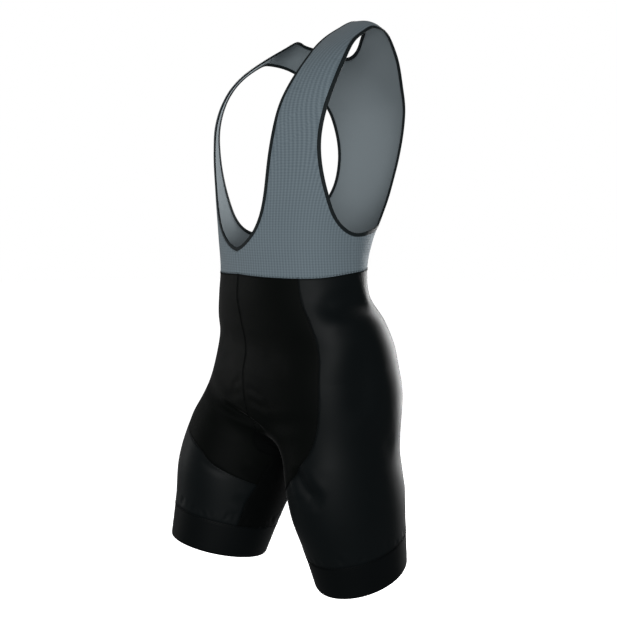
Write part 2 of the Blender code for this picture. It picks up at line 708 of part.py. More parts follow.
def binding(name, line, closed):
    points, _, normals, into = edge_frames(line, closed)
    if not closed:
        mirror = np.array([-1, 1, 1])
        points = np.concatenate([points, (points * mirror)[-2:0:-1]])
        normals = np.concatenate([normals, (normals * mirror)[-2:0:-1]])
        into = np.concatenate([into, (into * mirror)[-2:0:-1]])
    ring = np.array(BINDING_SECTION) * (BINDING_WIDTH / 2, BINDING_THICKNESS / 2)
    centre = points - normals * KNIT_WALL / 2
    solid = centre[:, None] + into[:, None] * ring[:, :1] + normals[:, None] * ring[:, 1:]
    count, corners = len(centre), len(ring)
    faces = []
    for k in range(count):
        for c in range(corners):
            a, b = k * corners + c, k * corners + (c + 1) % corners
            far = ((k + 1) % count) * corners - k * corners
            faces += [(a, b, b + far), (a, b + far, a + far)]
    faces = np.array(faces)
    solid = solid.reshape(-1, 3)
    spokes = solid - np.repeat(centre, corners, axis=0)
    faces = facing_out(solid, faces, spokes)
    return add_object(name, solid, [tuple(face) for face in faces.tolist()], "binding")


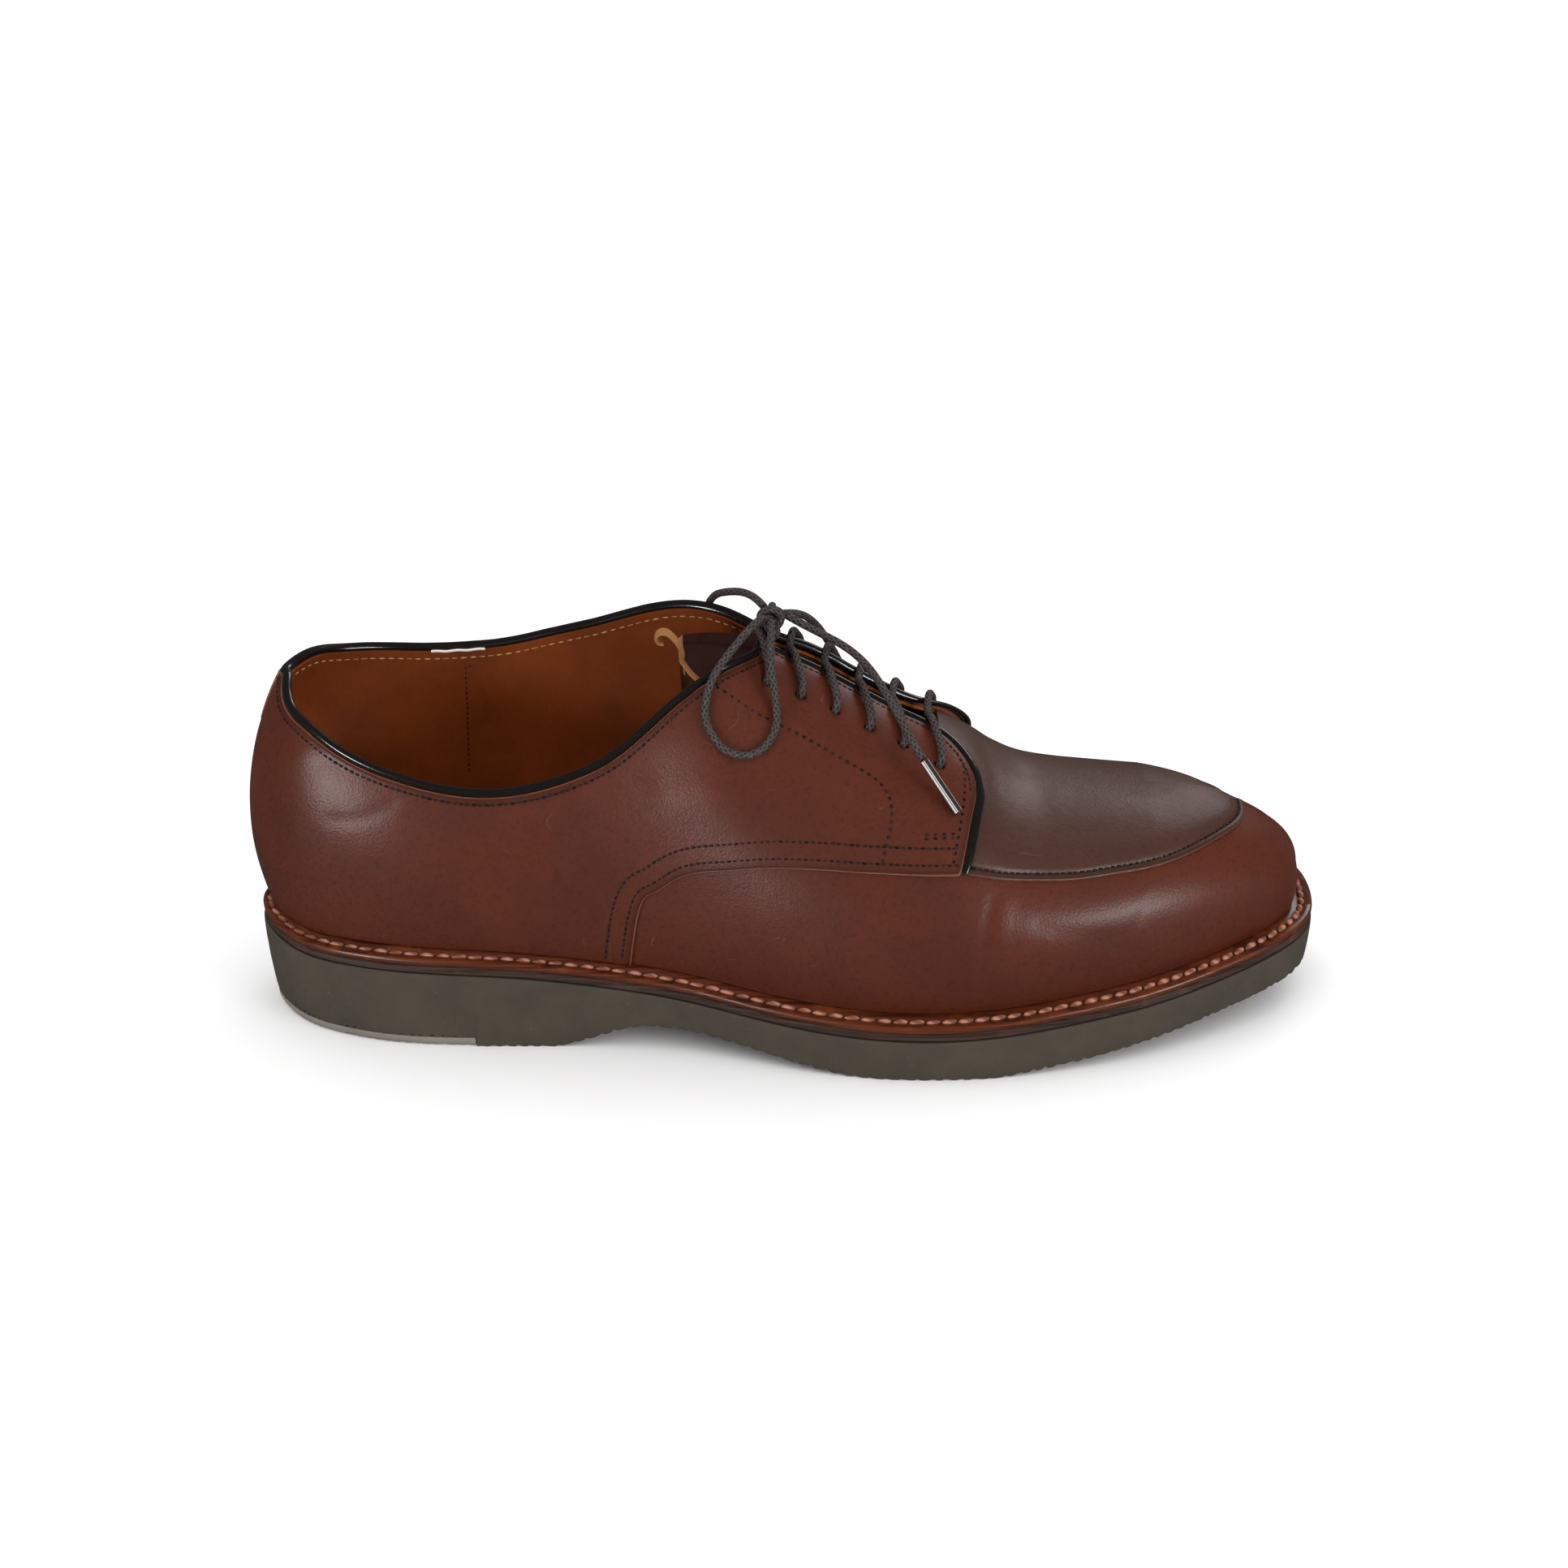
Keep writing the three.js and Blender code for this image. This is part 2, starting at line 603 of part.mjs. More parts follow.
function addPiece(name, geometry, color, roughness) {
  const material = new THREE.MeshStandardMaterial({ color, roughness, metalness: 0 });
  const mesh = new THREE.Mesh(geometry, material);
  mesh.name = name;
  group.add(mesh);
}

// Stations from a list of stops: each stop is a distance from the heel's back and the steps up to it.
function stations(start, stops) {
  const list = [stationFromBack(start)];
  stops.forEach(([distance, steps]) => {
    const from = list[list.length - 1];
    const to = stationFromBack(distance);
    for (let i = 1; i <= steps; i += 1) list.push(lerp(from, to, i / steps));
  });
  return list;
}

const ramp = (value, from, to) => THREE.MathUtils.smoothstep(value, from, to);

// The sole's layers.
const weltFloor = (distance) => soleTop(distance) - WELT_THICKNESS;
const midsoleTop = (distance) => weltFloor(distance) - SEAT_GAP;
const midsoleFloor = (distance) => midsoleTop(distance) - MIDSOLE_THICKNESS;
const outsoleTop = (distance) => midsoleFloor(distance) - SEAT_GAP;

function edgePoint(round, inset, height) {
  const at = outlineInset(round, inset);
  return new THREE.Vector3(at.x, at.y, height(at.x));
}

// One ring across a plate: up the lateral edge and down the medial one.
function plateRing(station, levels) {
  const lateral = levels.map(({ inset, height }) => edgePoint(-station, inset, height));
  const medial = levels.map(({ inset, height }) => edgePoint(station, inset, height));
  return [...lateral, ...medial.reverse()];
}

const plateStations = stations(0, [[SOLE_LENGTH, 40]]);

function soleTuck(station) {
  const distance = alongAt(station) * SOLE_LENGTH;
  return lerp(HEEL_TUCK, SOLE_TUCK, ramp(distance, 0, HEEL_REST_FROM_BACK));
}

const patchCeiling = () => HEEL_PATCH_THICKNESS + SEAT_GAP;

function outsoleRing(station, floor) {
  const tuck = soleTuck(station);
  const blend = (share) => (distance) => lerp(outsoleTop(distance), floor(distance), share);
  return plateRing(station, [
    { inset: tuck, height: floor },
    { inset: tuck * 0.45, height: blend(0.8) },
    { inset: 0, height: blend(0.35) },
    { inset: 0, height: outsoleTop },
  ]);
}

function makeOutsole() {
  const patchEnd = stationFromBack(HEEL_PATCH_LENGTH);
  const behind = plateStations.filter((station) => station < patchEnd);
  const ahead = plateStations.filter((station) => station > patchEnd);
  const rings = [
    ...[...behind, patchEnd].map((station) => outsoleRing(station, patchCeiling)),
    ...[patchEnd, ...ahead].map((station) => outsoleRing(station, soleBottom)),
  ];
  return loft(rings);
}

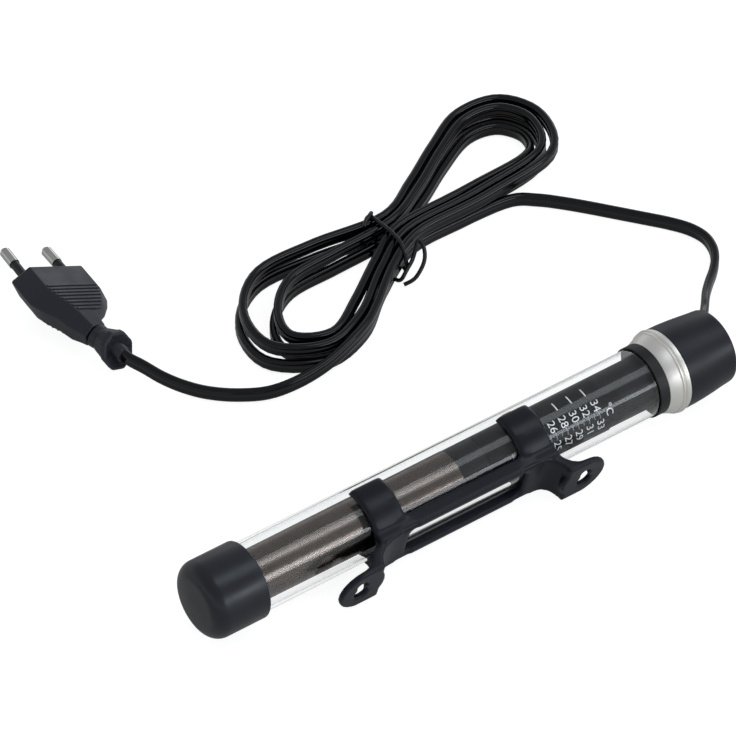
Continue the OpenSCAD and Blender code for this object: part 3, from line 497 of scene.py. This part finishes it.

### [Task objective]
Only the lines from the one with "Keep writing the" up to the one with "const ramp = (value, from, to)" should be repeated, both included, exactly as they appear.

### [Completed exercise]
Keep writing the three.js and Blender code for this image. This is part 2, starting at line 603 of part.mjs. More parts follow.
function addPiece(name, geometry, color, roughness) {
  const material = new THREE.MeshStandardMaterial({ color, roughness, metalness: 0 });
  const mesh = new THREE.Mesh(geometry, material);
  mesh.name = name;
  group.add(mesh);
}

// Stations from a list of stops: each stop is a distance from the heel's back and the steps up to it.
function stations(start, stops) {
  const list = [stationFromBack(start)];
  stops.forEach(([distance, steps]) => {
    const from = list[list.length - 1];
    const to = stationFromBack(distance);
    for (let i = 1; i <= steps; i += 1) list.push(lerp(from, to, i / steps));
  });
  return list;
}

const ramp = (value, from, to) => THREE.MathUtils.smoothstep(value, from, to);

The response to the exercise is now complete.